3) Bournemouth revert to type at the worst possible time
In 2015/16, the Cherries’ first Premier League season, Eddie Howe’s Bournemouth shipped 67 goals. Only relegated pair Aston Villa and Norwich City outstripped that undesirable tally.
Howe was lauded for his side’s progressive, attractive style of play, nonetheless. Indeed, outside the traditional top six, no side pressed more frequently in the opposition-half. Bournemouth won a lot of admirers, and some big scalps, with their positivity. But there’s a fine line between optimism and naivety. And Howe crossed it on Sunday.
Howe’s high-pressing tendencies have moderated over the last two seasons. According to understat.com, the Cherries were only the 11th most aggressive pressers last season. This season they have retreated further, employing a deeper block on average than all but two sides — Brighton and Stoke, for those taking notes!
The goals-conceded column looks healthier, but results have gone in the opposite direction. Effective counter-attacking looks beyond a group of players who still appear encouraged to practice a possession-based game. Poacher Jermaine Defoe has not profited from this paucity of verticality.

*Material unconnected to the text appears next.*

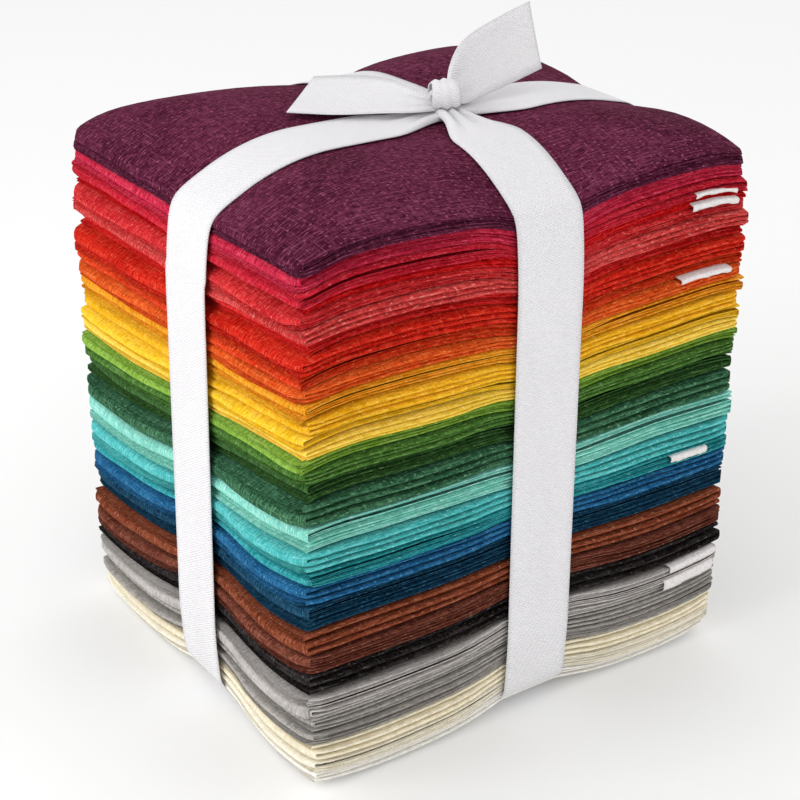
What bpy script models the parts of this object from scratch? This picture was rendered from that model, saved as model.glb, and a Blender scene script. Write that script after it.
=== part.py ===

Marvel at Bournemouth’s ultra-tentative defence.
A defence unused to playing so deep looks very tentative too. Bournemouth have allowed far more passes within 20 yards of their goal than any other club. They have also completed fewer tackles and interceptions than their peers. And they sit bottom in the offside-trap stakes too, further underlining how reluctant Howe’s defence is to push out and confront the opposition.
All of which contributed to the hiding Liverpool meted out last weekend. In which Howe bizarrely returned to a high block against one of the league’s most fearsome counter-attacking sides. Liverpool easily played through the Cherries’ broken press, most notably for Philippe Coutinho’s opener. The gap between forwards Defoe and Josh King, and Howe’s resolutely deep back four, was truly staggering.
The hype surrounding the 40-year-old Howe has waned in recent months. If tactical flubs like this persist, that trend will only continue, as will the alarming pace of Bournemouth’s downwardly-mobile trajectory.